10th International Aerosol Conference
September 2 - September 7, 2018
America's Center Convention Complex
St. Louis, Missouri, USA

Abstract View


Development of Caltech Scanning-mode Nano Radial Differential Mobility Analyzer System and Its Application to Nucleation Study at the CLOUD Experiment

CHANGHYUK KIM, Huajun Mai, Wilton Mui, Stavros Amanatidis, Dominik Stolzenburg, Richard Flagan, CLOUD Collaboration, California Institute of Technology

     Abstract Number: 1419
     Working Group: Instrumentation

Abstract
Size distributions of particles can be measured by classifying the particles using the electrical mobility and detecting the number concentration of the classified particles using a condensation particle counter (CPC). However, low charging efficiency and high diffusion loss make it challenging to apply this method for particles smaller than 10 nm. Moreover, diffusion broadening reduces the resolution of electrical mobility methods when particles are classified at low voltages. For this reason, previous efforts have employed high sheath flow rates to achieve high resolution, but this has required impractically high flow rates.
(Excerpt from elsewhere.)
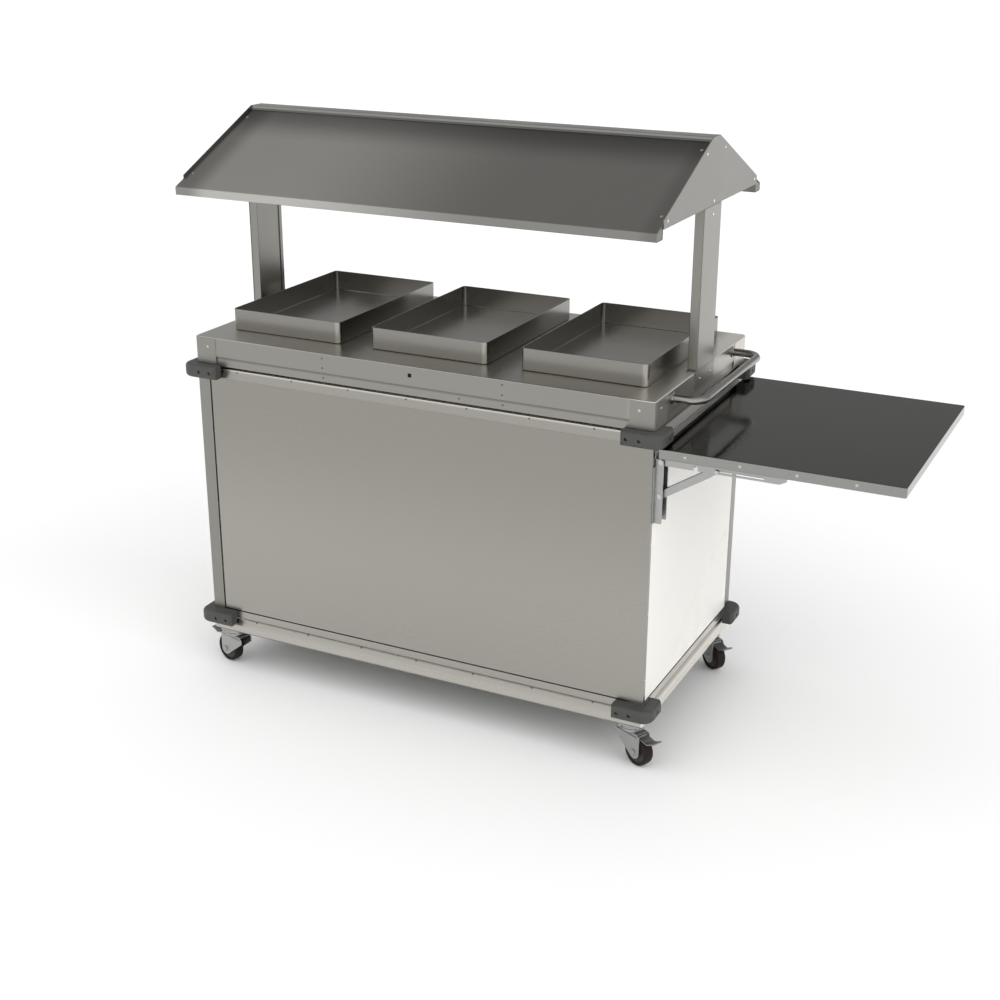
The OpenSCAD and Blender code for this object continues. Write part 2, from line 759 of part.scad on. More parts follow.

The Caltech nano radial differential mobility analyzer (nRDMA) was designed to enable for classifying particles as small as 1 nm in diameter, the size range of fresh nuclei, with high resolution and compact size, but maintaining the sheath flow rates similar to those used in common DMAs. This instrument enables scanning-mode measurements of the size distribution of sub-10 nm particles with a time resolution of 2 minutes by combining the nRDMA with a non-diffusion resolving power of 10 (1.2 and 12 L/min for the aerosol and sheath flow rates, respectively) with a custom-made two-stage condensation particle counter detector. The two-stage detector was designed to grow the size of sub-10 nm particles over 100 nm by condensing diethylene glycol, and then detect them by a commercial TSI butanol CPC (3760A, d50 = 10 nm). A new, low particle-loss soft-x-ray charge conditioner was also developed to produce a well-constrained, steady-state charge distribution on the sub-10 nm particles.

This nRDMA system has been deployed in studies of the nucleation and growth kinetics of particles in the CLOUD (Cosmics Leaving Outdoor Droplets) Experiment at CERN. The relatively high resolution enables quantitative analysis of early-stage growth rates (GRs) from the measured size distribution of incipient particles formed in the CLOUD chamber. The growth rate has been calculated from the 50% appearance time at each size channel. The calculated growth rates agree well with those obtained by other aerosol instruments of the CLOUD collaboration, which proved the reliability of this nRDMA system.